ABA Journal via Paul Caron/TaxProf:
A proposed change in the law school accreditation standards that would lift the ban on students receiving academic credit for paid externships has drawn a lot of comment—and much of the comment is in opposition to lifting the ban.
Under the current standards, law students are barred from receiving both credit and pay for an externship. But the governing council of the ABA Section of Legal Education and Admissions to the Bar has approved for notice and comment a proposal that would eliminate the ban.
Comments on the proposal are here; for a student-eye recounting of the possible advantages of the proposal, scroll (h/t Ilya Somin) to the fifth letter in the series, by Peter Donohue, editor in chief of the George Mason Civil Rights Law Journal.
It is somewhat surprising (in a good way) to find the ABA inviting such a shakeup of the way things are done in legal academia, and less surprising to find many faculty resisting.

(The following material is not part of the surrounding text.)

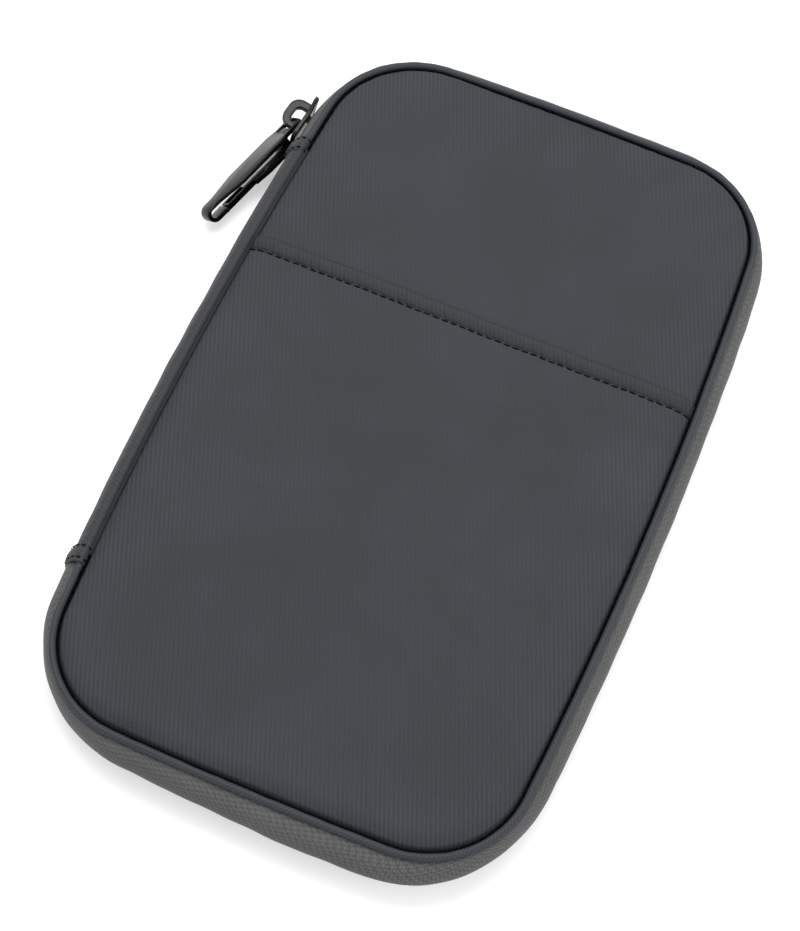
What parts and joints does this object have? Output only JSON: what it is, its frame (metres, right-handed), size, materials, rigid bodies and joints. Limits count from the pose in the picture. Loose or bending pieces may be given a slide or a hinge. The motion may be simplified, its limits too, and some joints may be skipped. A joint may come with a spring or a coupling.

Just as other licensed professionals typically have an incentive to resist competition from alternative providers — lawyers to resist the incursions of paralegals, physicians those of RNs and pharmacists, and so forth — so professional educators have an incentive to resist competition from on-the-job training. That helps explain why the organized providers of government-licensed education are so keen to draw and enforce boundaries in this area: nothing for which the student gets paid should count toward obligatory time spent in education. And yet some employers would bid significant sums for the work efforts of lawyers in training, and that compensation in turn could make a dent in the typically high cost of obtaining a law degree. “Any proposed changes will come back to the council for final consideration in March.”